Le secrétaire général de l’ONU Antonio Guterres a estimé que « les attaques que nous avons vues dans le sud de Beyrouth et à Téhéran représentent une dangereuse escalade à un moment où tous les efforts devraient au contraire mener à un cessez-le-feu à Gaza, à la libération des otages israéliens, une augmentation massive de l’aide humanitaire pour les Palestiniens à Gaza ».

Les dirigeants iranien et turc ont vivement condamné Israël l’assassinat du chef du Hamas et ont promis des conséquences. La Chine, l’Irak, le Pakistan, la Russie, et la Syrie ont mis en garde contre un risque de nouvelle déstabilisation de la région.
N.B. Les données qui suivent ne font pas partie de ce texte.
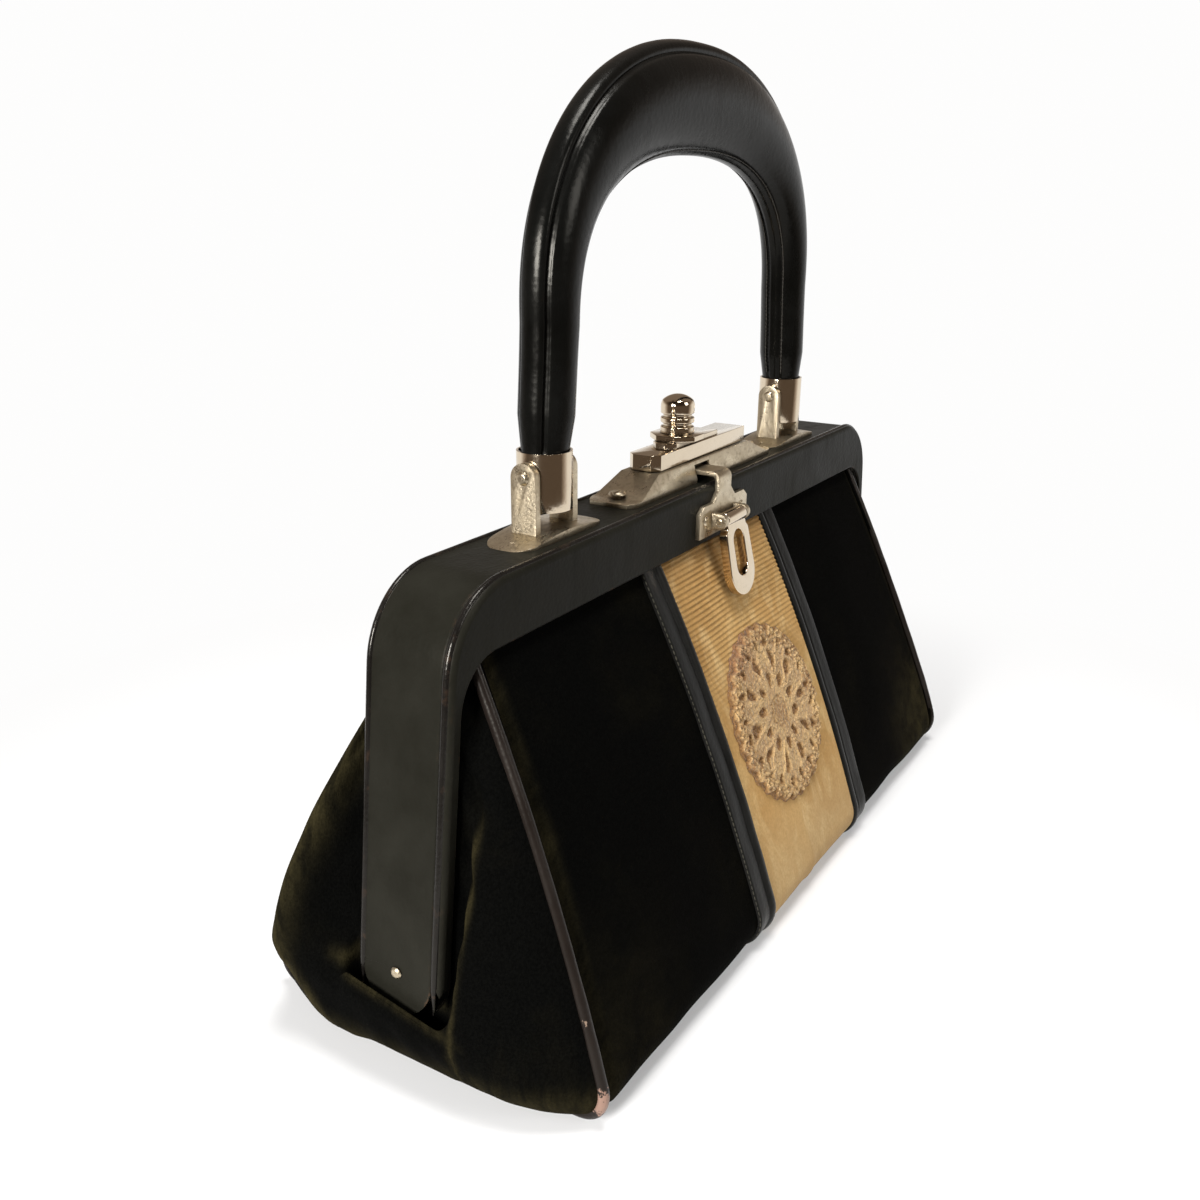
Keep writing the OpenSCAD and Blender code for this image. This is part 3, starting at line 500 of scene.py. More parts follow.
# Materials
class Nodes:
    """Adds nodes to a tree and links them."""

    def __init__(self, owner):
        owner.use_nodes = True
        self.tree = owner.node_tree
        self.tree.nodes.clear()

    def link(self, a, b):
        self.tree.links.new(a, b)

    def node(self, kind, **values):
        new = self.tree.nodes.new("ShaderNode" + kind)
        for key, value in values.items():
            setattr(new, key, value)
        return new

    def put(self, socket, value):
        if isinstance(value, bpy.types.NodeSocket):
            self.link(value, socket)
        elif hasattr(value, "__len__") and len(value) == 3 and socket.type == "RGBA":
            socket.default_value = (*value, 1.0)
        else:
            socket.default_value = value

    def made(self, out, kind, inputs, **values):
        """The output of a new node whose inputs, by name or number, are given."""
        new = self.node(kind, **values)
        for key, value in inputs.items():
            self.put(new.inputs[key], value)
        return new.outputs[out]

    def place(self, source="Object", scale=(1, 1, 1), turn=(0, 0, 0), shift=(0, 0, 0)):
        """Coordinates of the piece, scaled, turned and moved."""
        where = self.node("TexCoord").outputs[source]
        inputs = {"Vector": where, "Scale": scale, "Rotation": turn, "Location": shift}
        return self.made("Vector", "Mapping", inputs)

    def grain(self, where, scale, detail=4.0, roughness=0.5, distortion=0.0):
        inputs = {"Scale": scale, "Detail": detail, "Roughness": roughness, "Distortion": distortion}
        return self.made("Fac", "TexNoise", {"Vector": where, **inputs})

    def cells(self, where, scale):
        return self.made("Distance", "TexVoronoi", {"Vector": where, "Scale": scale}, feature="F1")

    def attribute(self, name):
        return self.node("Attribute", attribute_name=name).outputs["Fac"]

    def ramp(self, value, *stops):
        """Greys at places from 0 to 1."""
        n = self.node("ValToRGB")
        elements = n.color_ramp.elements
        for element, (position, shade) in zip(elements, stops):
            element.position = position
            element.color = (shade, shade, shade, 1)
        self.link(value, n.inputs["Fac"])
        return n.outputs["Color"]

    def map(self, value, low, high, to_low=0.0, to_high=1.0, **kind):
        inputs = {"Value": value, "From Min": low, "From Max": high, "To Min": to_low, "To Max": to_high}
        return self.made("Result", "MapRange", inputs, **kind)

    def math(self, operation, a, b=0.5, clamp=False):
        return self.made("Value", "Math", {0: a, 1: b}, operation=operation, use_clamp=clamp)

    def times(self, a, b, clamp=False):
        return self.math("MULTIPLY", a, b, clamp)

    def vectors(self, operation, a, b):
        return self.made("Value", "VectorMath", {0: a, 1: b}, operation=operation)

    def mix(self, share, a, b):
        return self.made("Color", "MixRGB", {"Fac": share, "Color1": a, "Color2": b}, blend_type="MIX")

    def layered(self, ground, *layers):
        """A colour with others laid over it, each as (share, colour)."""
        for share, shade in layers:
            ground = self.mix(share, ground, shade)
        return ground

    def bump(self, height, depth, strength=1.0, under=None):
        """Turns a height from 0 to 1 into a bump of a real depth in metres."""
        inputs = {"Height": height, "Distance": depth, "Strength": strength}
        if under is not None:
            inputs["Normal"] = under
        return self.made("Normal", "Bump", inputs)

    def edge_wear(self, width=0.0011):
        """1 on sharp outer edges, from how far a rounded normal strays from the true one."""
        rounded = self.made("Normal", "Bevel", {"Radius": width}, samples=4)
        true = self.node("NewGeometry").outputs["Normal"]
        return self.map(self.vectors("DOT_PRODUCT", rounded, true), 0.99, 0.86)

    def seen_rays(self):
        """1 for rays that the camera, gloss or glass sends out, so that they meet the pale background."""
        rays = self.node("LightPath").outputs
        first = self.math("ADD", rays["Is Camera Ray"], rays["Is Glossy Ray"], True)
        return self.math("ADD", first, rays["Is Transmission Ray"], True)

    def show(self, share, first, second, output):
        """Mixes two shaders into the tree's output."""
        mixed = self.made("Shader", "MixShader", {"Fac": share, 1: first, 2: second})
        self.link(mixed, self.node(output).inputs["Surface"])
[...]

Cette annonce pourrait effectivement venir encore fragiliser l’équilibre de la région, alors que les tensions entre Israël et le Liban ont de nouveau atteint un point de rupture dimanche, après que 12 personnes ont été tuées par l’explosion d’un projectile tombé sur un terrain de jeu dans la ville de Majdal Shams, sur les hauteurs du Golan syrien occupé par Israël. Israël a accusé le Hezbollah d’avoir lancé le projectile, qui serait une roquette « lourde » de fabrication iranienne. Le Hezbollah a nié toute responsabilité et a déclaré que l’explosion était le résultat d’un dysfonctionnement d’une munition anti-missile israélienne.

Dans une déclaration publiée par la Commission Religieuse et Séculaire du plateau du Golan syrien occupé, les habitants ont déclaré qu’ils s’opposaient aux « tentatives d’exploiter le nom de Majdal Shams comme plate-forme politique, au prix du sang de nos enfants ».

« Sur la base de nos croyances arabes, islamiques et monothéistes, nous refusons qu’une seule goutte de sang soit versée au nom de la vengeance de nos enfants », ajoute le communiqué.